# [Data]
######

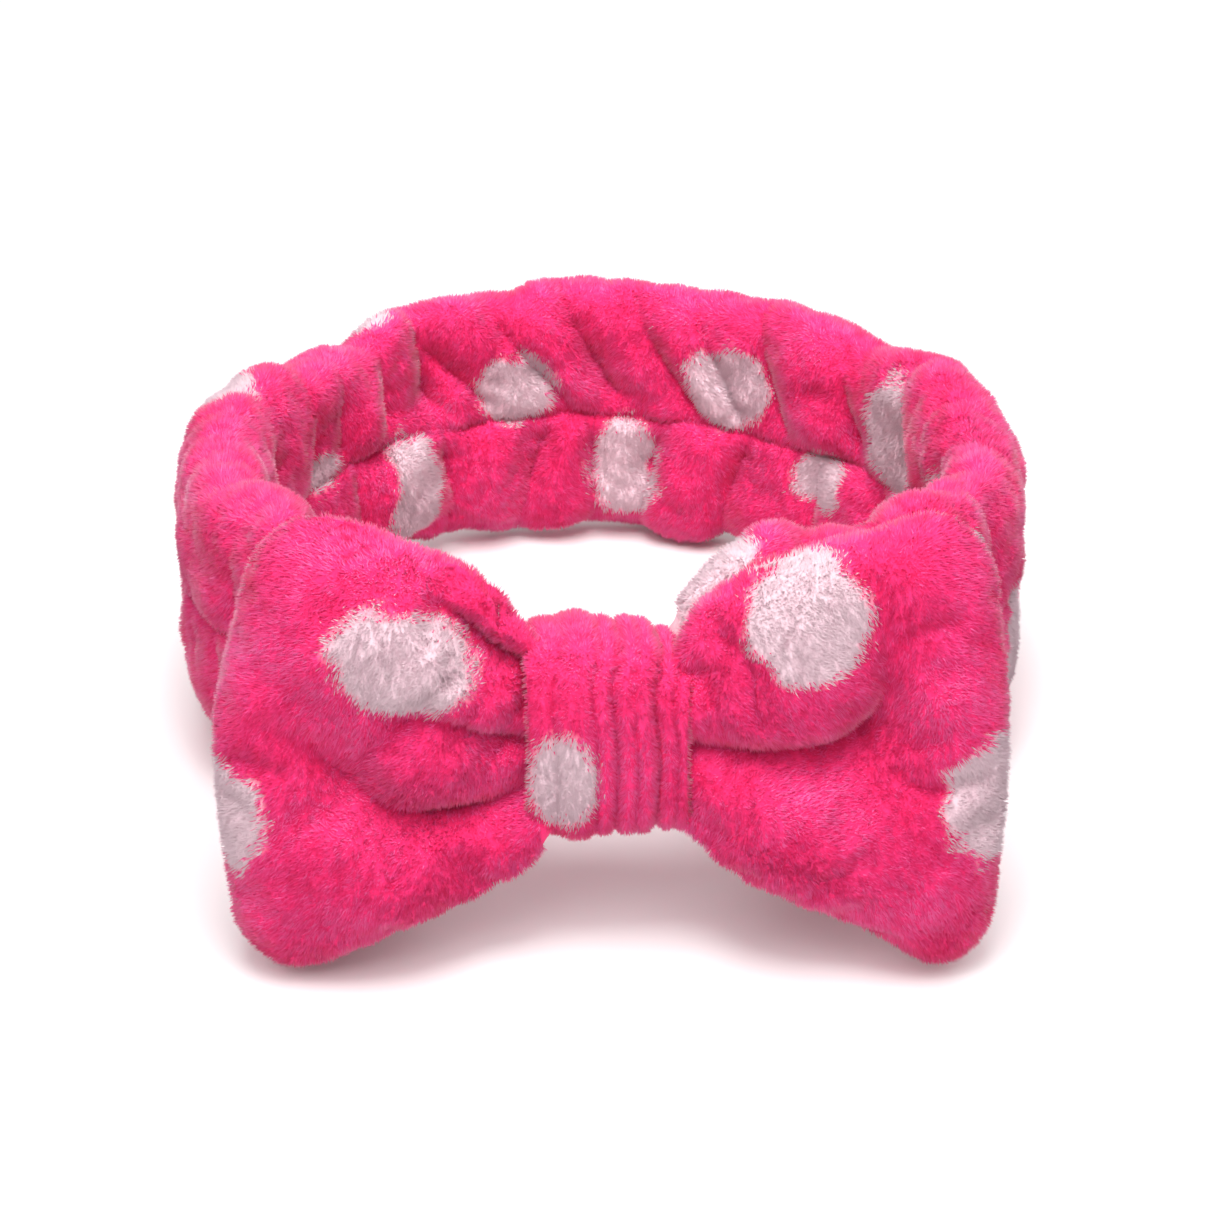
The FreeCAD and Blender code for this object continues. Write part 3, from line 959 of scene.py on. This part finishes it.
def waist_cloth(rows=30, columns=72):
    """The gathered middle of the bow, inside the knot."""
    x = np.linspace(-WAIST_HALF_LENGTH, WAIST_HALF_LENGTH, rows)[:, None]
    turn = np.linspace(0, 2 * np.pi, columns, endpoint=False)[None, :]
    ripple = 1 + 0.10 * np.sin(11 * turn) * (1 - (x / WAIST_HALF_LENGTH) ** 2)
    flare = 1 + 0.12 * (x / WAIST_HALF_LENGTH) ** 2
    y = 3.6 * np.cos(turn) * ripple * flare + WING_Y + 1.0
    z = 14.8 * np.sin(turn) * ripple * flare
    points = np.stack([x + BOW_SHIFT + 0 * turn, y, z], axis=-1).reshape(-1, 3)
    return Cloth(points, grid_faces(rows, columns, False, True), np.full(len(points), -1.0), None)


# ---------------------------------------------------------------- pile


def strands(cloth, density, length, width, seed, keep):
    """Tapered strands over a cloth where keep says so, leaning with the nap and into clumps: three feet
    and a tip each. Returns their points and normals, strand by strand, and the shade of each. The normals
    are mostly the cloth's own, as dense pile is lit like the cloth it stands on."""
    rng = np.random.default_rng(seed)
    f = cloth.faces
    triangles = np.vstack([f[:, [0, 1, 2]], f[:, [0, 2, 3]]])
    a, b, c = (cloth.points[triangles[:, i]] for i in range(3))
    area = np.linalg.norm(np.cross(b - a, c - a), axis=1) / 2
    count = int(area.sum() * density)
    chosen = np.searchsorted(np.cumsum(area) / area.sum(), rng.random(count)).clip(0, len(area) - 1)
    u, v = rng.random(count), rng.random(count)
    over = u + v > 1
    u, v = np.where(over, 1 - u, u), np.where(over, 1 - v, v)
    weights = np.stack([1 - u - v, u, v], axis=1)
    corner = triangles[chosen]
    root = (cloth.points[corner] * weights[..., None]).sum(1)
    normal = unit((cloth.normals[corner] * weights[..., None]).sum(1))
    dot = (cloth.dots[corner] * weights).sum(1)
    kept = keep(root, normal)
    root, normal, dot = root[kept], normal[kept], dot[kept]
    count = len(root)

    def flat(vectors):
        return vectors - normal * (vectors * normal).sum(1, keepdims=True)

    clump = flat(Ripple(seed + 1, 3.4, 40).slope(root))
    swirl = flat(Ripple(seed + 2, 17.0).slope(root))
    loose = flat(rng.normal(size=(count, 3)))
    lean = NAP_LEAN * flat(cloth.nap(root)) + CLUMP_LEAN * clump + SWIRL_LEAN * swirl + LOOSE_LEAN * loose
    way = unit(normal + lean)
    size = length * rng.uniform(0.7, 1.12, (count, 1))
    first = unit(flat(rng.normal(size=(count, 3))))
    second = np.cross(normal, first)
    half = width * rng.uniform(0.75, 1.25, (count, 1))
    points, normals = [], []
    for turn in (0, 2 * math.pi / 3, 4 * math.pi / 3):
        out = math.cos(turn) * first + math.sin(turn) * second
        points.append(root - normal * 0.25 + half * out)
        normals.append(unit(normal + 0.45 * out + 0.25 * flat(way)))
    points.append(root + way * size)
    normals.append(unit(normal + 0.35 * flat(way)))
    mix = 0.52 + 0.10 * Ripple(seed + 3, 22.0)(root) + 0.07 * Ripple(seed + 4, 4.0)(root)
    mix = mix + rng.normal(0, 0.15, count)
    pink = np.clip((mix * len(PINKS)).astype(int), 0, len(PINKS) - 1)
    white = len(PINKS) + np.clip((mix * len(WHITES)).astype(int), 0, len(WHITES) - 1)
    shade = np.where(dot + rng.normal(0, 0.20, count) > 0, white, pink)
    return np.stack(points, axis=1), np.stack(normals, axis=1), shade


def pile_object(name, points, normals, shade, shades):
    """The strands as one mesh, each with the material of its shade."""
    sides = np.array([[0, 1, 3], [1, 2, 3], [2, 0, 3], [0, 2, 1]])
    faces = (np.arange(len(points))[:, None, None] * 4 + sides).reshape(-1, 3)
    piece = mesh_object(name, points.reshape(-1, 3), faces)
    piece.data.normals_split_custom_set_from_vertices((normals.reshape(-1, 3) @ AXES).tolist())
    for material in shades:
        piece.data.materials.append(material)
    piece.data.polygons.foreach_set("material_index", np.repeat(shade, 4).astype(np.int32))
    return piece


def add_pile(name, cloth, shades, seed, keep, length=PILE_LENGTH):
    """The pile of one cloth, cut into pieces of even size by bearing round the ring."""
    density = PILE_DENSITY * 1.0
    width = PILE_WIDTH * 1.0
    points, normals, shade = strands(cloth, density, length, width, seed, keep)
    bearing = np.arctan2(points[:, 0, 0], points[:, 0, 1])
    order = np.argsort(bearing)
    pieces = []
    for g, mine in enumerate(np.array_split(order, math.ceil(len(order) / STRANDS_IN_PIECE))):
        pieces.append(pile_object(f"{name}_{g + 1}", points[mine], normals[mine], shade[mine], shades))
    return pieces


def cloth_object(name, cloth, material):
    """The cloth as a mesh that carries its dots for the material."""
    piece = mesh_object(name, cloth.points, cloth.faces)
    attribute = piece.data.attributes.new("dot", "FLOAT", "POINT")
    attribute.data.foreach_set("value", cloth.dots.astype(np.float32))
    piece.data.materials.append(material)
    return piece


# ---------------------------------------------------------------- stage


def floor():
    """A plain pale floor, well past the view."""
    material = principled("floor", (0.93, 0.93, 0.93), 0.9)[0]
    bpy.ops.mesh.primitive_plane_add(size=6, location=(0, 0, 0))
    piece = bpy.context.object
    piece.name = "floor"
    piece.data.materials.append(material)


def area_light(name, place_at, aim, size, power, spread=180):
    """A soft round lamp: its place, aim and size in metres, its power in watts, its spread in degrees."""
    light = bpy.data.lights.new(name, "AREA")
    light.spread = math.radians(spread)
    light.shape = "DISK"
    light.size = size
    light.energy = power
    lamp = bpy.data.objects.new(name, light)
    bpy.context.scene.collection.objects.link(lamp)
    lamp.visible_camera = False
    lamp.location = place_at
    lamp.rotation_euler = (Vector(aim) - Vector(place_at)).to_track_quat("-Z", "Y").to_euler()


def lights():
    """Soft lamps from in front, above and behind, one into the ring, and an even pale sky."""
    middle = (0, 0, 0.04)
    area_light("key", (-0.35, -0.70, 0.95), middle, 0.7, 3.2)
    area_light("fill", (0.40, -0.55, 1.05), middle, 0.8, 3.2)
    area_light("top", (-0.05, -0.34, 1.14), middle, 0.5, 7.5)
    area_light("back", (0.45, 0.80, 0.75), middle, 0.8, 2.6)
    area_light("inside", (0, -0.18, 0.36), (0, 0.08, 0.05), 0.12, 0.05, spread=50)
    world = bpy.data.worlds.new("studio")
    bpy.context.scene.world = world
    world.use_nodes = True
    background = world.node_tree.nodes["Background"]
    background.inputs["Color"].default_value = (1, 1, 1, 1)
    background.inputs["Strength"].default_value = 0.6


def camera():
    """Straight on to the bow, 24 degrees above the ring's own plane."""
    slope = math.radians(24)
    distance = 650.0
    lens_per_frame = 2.3666
    middle = np.array([0, -14.0, 0])
    forward = np.array([0, math.cos(slope), -math.sin(slope)])
    up = np.array([0, math.sin(slope), math.cos(slope)])
    stand = middle - forward * distance
    aim = middle + np.array([2.0, 0, 0]) - up * 7.5
    eye = bpy.data.objects.new("camera", bpy.data.cameras.new("camera"))
    bpy.context.scene.collection.objects.link(eye)
    eye.data.sensor_width = 36
    eye.data.lens = 36 * lens_per_frame
    eye.data.clip_start = 0.01
    start, target = Vector(place(stand)), Vector(place(aim))
    eye.location = start
    eye.rotation_euler = (target - start).to_track_quat("-Z", "Y").to_euler()
    bpy.context.scene.camera = eye


# ---------------------------------------------------------------- build


def bend_band(piece):
    """Bakes the band piece's transform into its mesh."""
    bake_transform(piece)


def bend_wing(piece):
    """Bakes the wing piece's transform into its mesh."""
    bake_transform(piece)


def stands_for(piece, material, slot, *nodes):
    """A plain piece's material, and the CAD nodes that it replaces, which it hides. The slot argument is not
    used.
    """
    piece.data.materials.append(material)
    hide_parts(*nodes)


def off_knot(root, normal):
    """The band's pile, except where the knot covers it."""
    inside = (np.abs(root[:, 0] - BOW_SHIFT) < 14.5) & (root[:, 1] < -70)
    return ~inside


def off_root(root, normal):
    """A wing's pile, except inside the knot."""
    return np.abs(root[:, 0] - BOW_SHIFT) > 13.5


def outer_face(root, normal):
    """The knot's pile, on the side that shows."""
    return ((root - KNOT_MIDDLE) * normal).sum(1) > 2.0


def build_band(ground, shades, thread, elastic):
    """The cover with its pile, the seam of its two ends at the front, the long seam and the elastic."""
    cloth = band_cloth()
    band = cloth_object("band", cloth, ground)
    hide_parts("band_cover_front", "band_cover_rear")

    front_loop = np.arange(BAND_COLUMNS + 1) % BAND_COLUMNS
    front_line = (cloth.points + 0.2 * cloth.normals)[front_loop]
    end_seam = tubes_object("band_end_seam_thread", [front_line], 0.35)
    stands_for(end_seam, thread, "thread", "band_end_seam")
    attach(end_seam, "front")

    long_seam = mesh_object("long_seam", *ring_strip(0.7, 0.35, -2.6))
    stands_for(long_seam, thread, "thread", "long_seam_front", "long_seam_rear")
    bend_band(long_seam)

    braid = mesh_object("elastic", *ring_strip(1.5, 5.0, 0.0))
    stands_for(braid, elastic, "elastic", "elastic_front", "elastic_rear")
    bend_band(braid)

    for piece in [band, *add_pile("band_pile", cloth, shades, 100, off_knot)]:
        bend_band(piece)


def build_wing(wing, ground, shades, thread, wadding):
    """One side of the bow: its cover with its pile, its wadding and the seam down its back."""
    cloth = wing.cloth()
    cover = cloth_object(f"bow_{wing.name}", cloth, ground)
    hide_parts(f"bow_wing_{wing.name}")
    for piece in [cover, *add_pile(f"bow_{wing.name}_pile", cloth, shades, 200 + wing.seed, off_root)]:
        bend_wing(piece)

    points, faces, _ = wing.bag(40, 60, WADDING_INSET)
    filling = mesh_object(f"wadding_{wing.name}", points, faces)
    stands_for(filling, wadding, "wadding", f"bow_wadding_{wing.name}")
    bend_wing(filling)

    seam = tubes_object(f"bow_seam_thread_{wing.name}", [wing.seam_line], 0.4)
    stands_for(seam, thread, "thread", f"bow_seam_{wing.name}")
    bend_wing(seam)


def build_knot(ground, shades, thread):
    """The wrap with its pile, the stitches that close it, and the bow's waist inside it."""
    cloth = knot_cloth()
    knot = cloth_object("knot", cloth, ground)
    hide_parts("knot_wrap")

    stitches = tubes_object("knot_stitches", knot_stitches(cloth), 0.35)
    stands_for(stitches, thread, "thread", "knot_closing_stitches")
    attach(stitches, "front")

    for piece in [knot, *add_pile("knot_pile", cloth, shades, 300, outer_face, KNOT_PILE_LENGTH)]:
        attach(piece, "front")

    waist = cloth_object("waist", waist_cloth(), ground)
    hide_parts("bow_waist")
    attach(waist, "front")


def build():
    """Every piece of the headband, and the thread or braid material of the CAD nodes that stay."""
    bpy.context.scene.view_settings.view_transform = "Standard"
    ground, shades = fleece_ground(), pile_materials()
    thread = thread_material("sewing_thread", (0.80, 0.03, 0.18))
    elastic = thread_material("elastic_braid", (0.82, 0.81, 0.79))
    wadding = wadding_material()
    build_band(ground, shades, thread, elastic)
    for wing in (LEFT_WING, RIGHT_WING):
        build_wing(wing, ground, shades, thread, wadding)
    build_knot(ground, shades, thread)
    for name, node in frame["nodes"].items():
        if not node.hide_render:
            is_braid = name.startswith("elastic_") and "stitch" not in name
            node.data.materials.clear()
            node.data.materials.append(elastic if is_braid else thread)


camera()
lights()
floor()
build()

######

# [Task]
Write out a verbatim copy of the data, beginning with its first line and ending with the line that contains "np.full(len(points), -1.0), None)".

# [Reply]
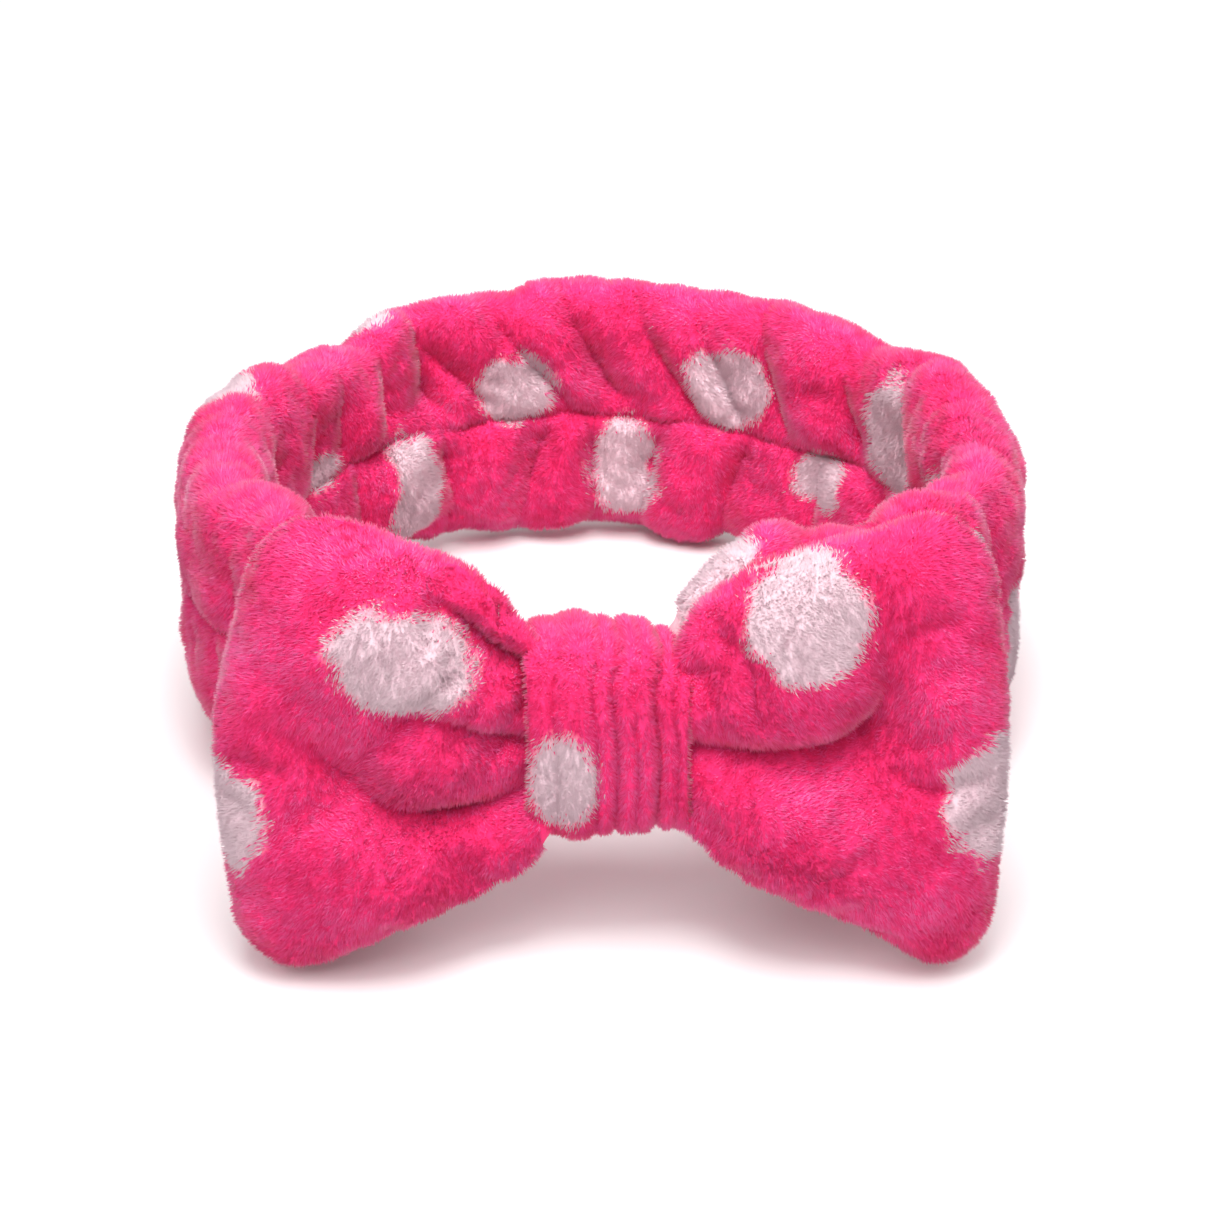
The FreeCAD and Blender code for this object continues. Write part 3, from line 959 of scene.py on. This part finishes it.
def waist_cloth(rows=30, columns=72):
    """The gathered middle of the bow, inside the knot."""
    x = np.linspace(-WAIST_HALF_LENGTH, WAIST_HALF_LENGTH, rows)[:, None]
    turn = np.linspace(0, 2 * np.pi, columns, endpoint=False)[None, :]
    ripple = 1 + 0.10 * np.sin(11 * turn) * (1 - (x / WAIST_HALF_LENGTH) ** 2)
    flare = 1 + 0.12 * (x / WAIST_HALF_LENGTH) ** 2
    y = 3.6 * np.cos(turn) * ripple * flare + WING_Y + 1.0
    z = 14.8 * np.sin(turn) * ripple * flare
    points = np.stack([x + BOW_SHIFT + 0 * turn, y, z], axis=-1).reshape(-1, 3)
    return Cloth(points, grid_faces(rows, columns, False, True), np.full(len(points), -1.0), None)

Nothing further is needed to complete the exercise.